What about the insurgency? For months now, insurgency groups have been trying to formulate some kind of public political front, but seem to be consistently frustrated by internal struggles and the fragmented nature of the insurgency itself (among the latest developments, we've got the 1920 Revolution Brigade denouncing anyone using its name while cooperating with the Americans while accusing Hamas Iraq of being the real collaborators, and the Islamic Army of Iraq indicating that it's striking a truce with al-Qaeda in Iraq). It's in that context that I wanted to draw attention to an essay published today under the title "September and a political project for the mujahideen" on the al-Haq Agency, one of the major internet outlets for the Sunni insurgency, by Abd al-Rahman al-Ruwashdi.

Ruwashdi complains about politicians stepping forward to claim the fruits of the insurgency's victory without having made its sacrifices or paid its costs. It is therefore time, he argues, for the real insurgency groups to come together and form a viable political front. While there have already been some efforts to form a political front, he notes, the expected changes in September mean that there's no time to lose. He quotes Hareth al-Dhari, who argued that the principled rejection of participating in the political process under occupation does not mean that groups can not organize to prepare to fill the political vaccuum. He warns the Sunnis that not preparing for the period after the American withdrawal would mean making the same mistake as the Americans, who failed in Iraq because they did not plan for the period after the war.

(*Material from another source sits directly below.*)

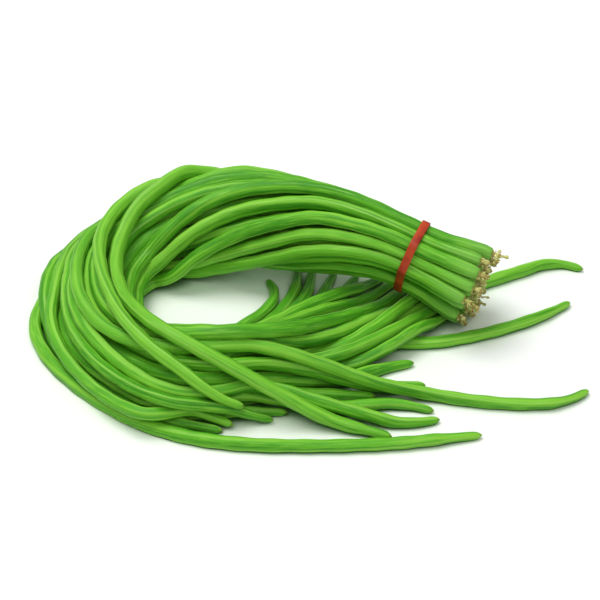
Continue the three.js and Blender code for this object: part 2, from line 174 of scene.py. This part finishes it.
def pod_radius(distance, length, full):
    """How thick a pod is at a distance from the end of its stalk, where its body would be full thick."""
    if distance < STALK_END:
        knob = 0.3 * math.sin(distance * 2300) + 0.25 * math.sin(distance * 1000 + 1)
        return STALK_RADIUS * (1 + 0.4 * knob) * min(1, 0.35 + distance / STALK_ROUNDING)
    if distance < STALK_END + SHOULDER:
        rise = math.sin((distance - STALK_END) / SHOULDER * math.pi / 2) ** 0.7
        return STALK_RADIUS + (SHOULDER_SHARE * full - STALK_RADIUS) * rise
    neck = min((distance - STALK_END - SHOULDER) / NECK_LENGTH, 1)
    width = full * (SHOULDER_SHARE + (1 - SHOULDER_SHARE) * math.sin(neck * math.pi / 2))
    left = length - distance
    width *= SLIM_SHARE + (1 - SLIM_SHARE) * min(left / SLIM_LENGTH, 1)
    width *= TAPER_SHARE + (1 - TAPER_SHARE) * math.sin(min(left / TAPER_LENGTH, 1) * math.pi / 2)
    if left < BEAK_LENGTH:
        return full * BEAK_SHARE * min(1, 0.3 + left / BEAK_LENGTH)
    if left < TIP_LENGTH:
        round_off = (left - BEAK_LENGTH) / (TIP_LENGTH - BEAK_LENGTH)
        width *= max(math.sqrt(max(1 - (1 - round_off) ** TIP_BLUNTNESS, 0)), TIP_LEAST)
    return width


def laid_pod(node, draw):
    """A pod's mesh along its solid's middle line, with the marks that its skin is coloured by.

    Its attribute lay holds where each point was on the straight pod, and marks holds the pod's tone, the
    length that is left to its tip, and its own place in the noise. The turn and place of its stalk end are
    given back with it."""
    rings = rings_of(node)
    middles = [middle for middle, _ in rings]
    line = smooth_line([middles[0]] + middles[STALK_RINGS:-TIP_RINGS] + [middles[-1]])
    body_widths = widths_on(line, rings[STALK_RINGS:-TIP_RINGS])
    length = sum((b - a).length for a, b in zip(line, line[1:]))
    near = round(END_LENGTH / END_STEP)
    far = math.ceil((length - 2 * END_LENGTH) / RING_STEP)
    wanted = [i * END_STEP for i in range(near)]
    wanted += [END_LENGTH + i * (length - 2 * END_LENGTH) / far for i in range(far)]
    wanted += [length - END_LENGTH + i * END_STEP for i in range(near + 1)]
    places = places_on(line, wanted)

    pod = bmesh.new()
    steps = len(wanted) - 1
    bmesh.ops.create_cone(pod, cap_ends=True, segments=POD_SIDES, radius1=1, radius2=1, depth=steps)
    bmesh.ops.translate(pod, verts=pod.verts, vec=(0, 0, steps / 2))
    long_edges = [edge for edge in pod.edges if abs(edge.verts[0].co.z - edge.verts[1].co.z) > 0.5]
    bmesh.ops.subdivide_edges(pod, edges=long_edges, cuts=steps - 1, use_grid_fill=True)
    lay = pod.verts.layers.float_vector.new("lay")
    marks = pod.verts.layers.float_vector.new("marks")
    # Painted light: the listed pods get a high tone, which paints them paler.
    tone = draw.uniform(0.75, 1) if node in PAINTED_LIGHT_PODS else draw.uniform(0, 0.65)
    shift, turn = 10 * draw.random(), 2 * math.pi * draw.random()
    twist = draw.uniform(-MOST_TWIST, MOST_TWIST)
    ribs = [(count, draw.uniform(0, 6), draw.uniform(0.4, 1)) for count in RIB_COUNTS]
    full = [FULLNESS * between(body_widths, distance) for distance in wanted]
    body = [
        part_of(distance - STALK_END - 0.002, BODY_FADE) * part_of(length - distance, BODY_FADE)
        for distance in wanted
    ]
    girth = []
    for i, distance in enumerate(wanted):
        uneven = 1 + UNEVENNESS * body[i] * noise.noise((distance * 22, shift, 0))
        seed_place = distance + 0.004 * noise.noise((shift, distance * 30, 0))
        seeds = body[i] * SEED_SWELL * math.sin(2 * math.pi * seed_place / SEED_SPACING)
        girth.append(pod_radius(distance, length, full[i]) * uneven + seeds)
    for vert in pod.verts:
        number = round(vert.co.z)
        distance = wanted[number]
        centre, side, up = places[number]
        angle = math.atan2(vert.co.y, vert.co.x)
        seam = math.exp(-((math.sin(angle) / SEAM_WIDTH) ** 2))
        waves = sum(size * math.cos(count * angle + phase) for count, phase, size in ribs)
        radius = girth[number] * (1 + FLATTENING * body[number] * math.cos(2 * angle))
        radius += body[number] * (SEAM_HEIGHT * seam + RIB_HEIGHT * waves)
        around = angle + turn + twist * distance
        place = centre + (side * math.cos(around) + up * math.sin(around)) * radius
        vert[lay] = (radius * math.cos(angle), radius * math.sin(angle), distance)
        vert[marks] = (tone, length - distance, shift)
        vert.co = (place.x, place.y, max(place.z, 0))
    bmesh.ops.recalc_face_normals(pod, faces=pod.faces)
    for face in pod.faces:
        face.smooth = True
    mesh = bpy.data.meshes.new(node.replace("pod", "bean_pod"))
    pod.to_mesh(mesh)
    pod.free()
    ahead = (places[1][0] - places[0][0]).normalized()
    return mesh, Matrix((places[0][1], places[0][2], ahead)).transposed().to_4x4(), places[0][0]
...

He therefore calls for a political front of all active jihadist factions in the Iraqi arena, a single unified front which can work for common objectives and coordinate to act effectively. This front should issue a political program rooted in sharia but sensitive to the diverse fabric of Iraqi society. More controversially, he calls for coordination with all movements and actors resisting the occupation - which could be read either as a call to cooperate with al-Qaeda or as a call to cooperate with the Mahdi Army. He calls for more active efforts to secure Arab and Islamic support. Finally, he calls on the politically influential leaders of the insurgency to step forward and reveal themselves, to prevent others from exploiting their victory and claiming to speak for the Sunni community. We are confident, he writes, that those who defeated the American project can also build a viable political alternative.

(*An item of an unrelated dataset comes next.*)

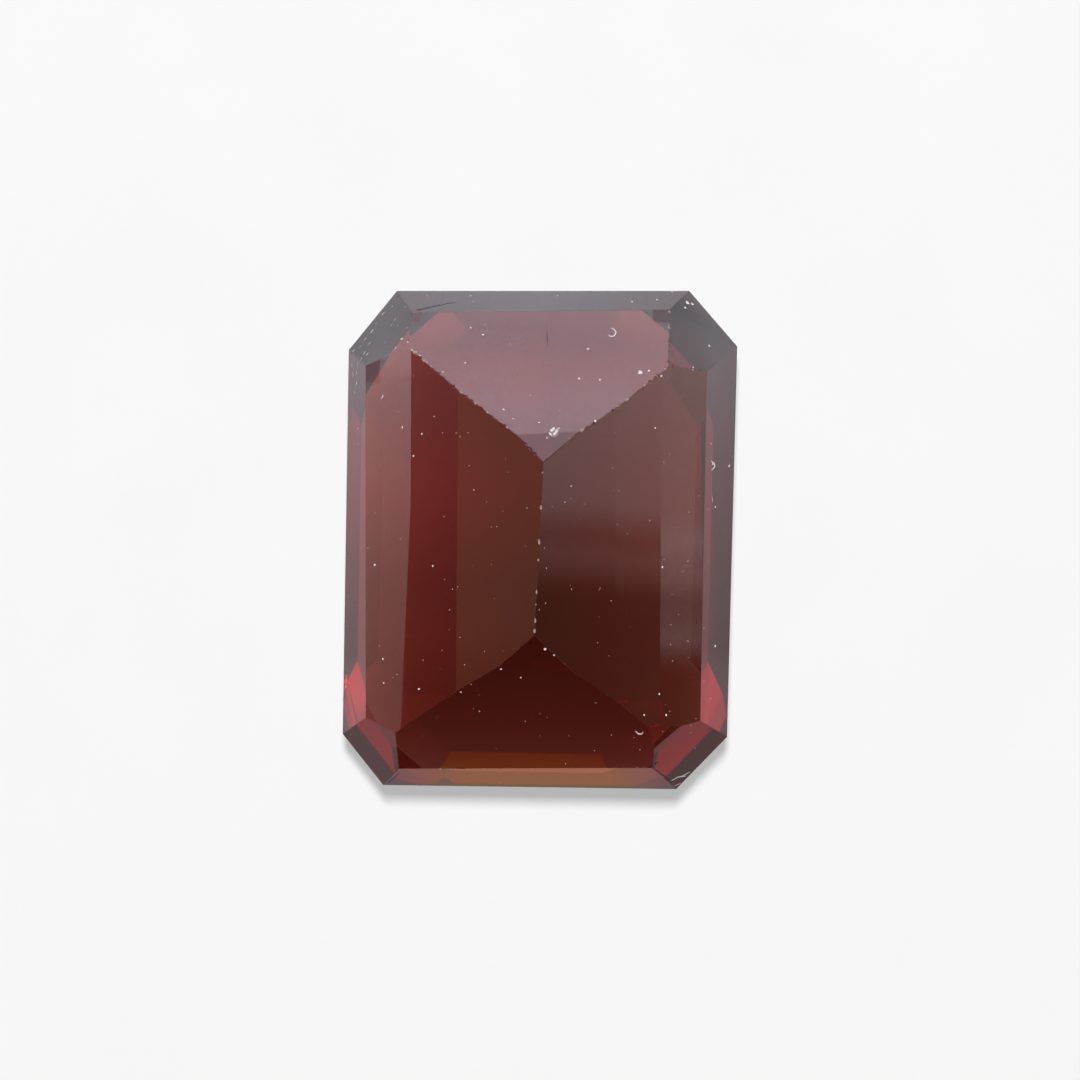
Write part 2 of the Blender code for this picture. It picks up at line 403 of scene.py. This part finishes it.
class DustSettings(PropertyGroup):
    """Dust and lint on the stone."""

    fine_grains: IntProperty(
        name="Fine grains", description="Number of grains too small to place one by one", default=190, min=0
    )
    fine_radius: FloatProperty(
        name="Fine grain radius", description="Radius of the largest fine grain", default=11 * MICRON,
        min=1 * MICRON, unit="LENGTH", precision=6
    )
    dust_colour: FloatVectorProperty(
        name="Dust colour", description="Pale household dust", subtype="COLOR", size=3, min=0, max=1,
        default=(0.83, 0.82, 0.84)
    )
    seed: IntProperty(name="Seed", description="Picks where the fine grains lie", default=7, min=0)


class StageSettings(PropertyGroup):
    """The floor, the camera and the light."""

    floor_colour: FloatVectorProperty(
        name="Floor colour", description="Plain pale floor", subtype="COLOR", size=3, min=0, max=1,
        default=(0.93, 0.93, 0.93)
    )
    world_strength: FloatProperty(
        name="Room light", description="Even light from all round", default=0.5, min=0
    )
    key_power: FloatProperty(
        name="Key light", description="Power of the softbox overhead", default=0.86, min=0, unit="POWER"
    )


def link(obj):
    bpy.context.scene.collection.objects.link(obj)
    return obj


def shader_of(material):
    return material.node_tree.nodes["Principled BSDF"]


def new_material(name):
    material = bpy.data.materials.new(name)
    material.use_nodes = True
    return material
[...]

This isn't completely new, of course, but it's another significant example of how insurgency strategists and leaders are trying to plan for a post-American political future. At the same time, the essay is revealing of the complete lack of a concrete political agenda: there are calls to unify, coordinate, step forward... but nothing on what exactly it is that this new political front should demand. We can make some guesses. They begin from a deep belief that they are the ones who defeated the United States (and they do believe that they are winning), and that they are a majority in Iraq (a few weeks ago I think I wrote about a statement by the head of the Islamic Army of Iraq which claimed that Sunnis made up 60% of Iraq's population). They also believe that the current Iraqi state and government are thoroughly controlled by Iran, and that the Shia are determined to ethnically cleanse them from (at least) Baghdad. I would guess that a serious insurgency political program would demand not just an end to ethnic cleansing but the return to the status quo ante - i.e. all the Sunni refugees and internally displaced persons returning to their homes (just try to imagine the security implications of such a restoration, under conditions of deep mutual distrust, recent history of reciprocal mass killing, and a heavily armed population) . It would probably also demand more than just a seat at a Shia-dominated table - the idea popular with surge-enthusiasts that getting more Sunnis jobs with the police will give them a stake in what they see as a Shia-dominated system badly misreads their worldview. Do you see why the benchmarks so popular in American discussions of Iraq - even if they were being met - are so irrelevant to the real issues in play?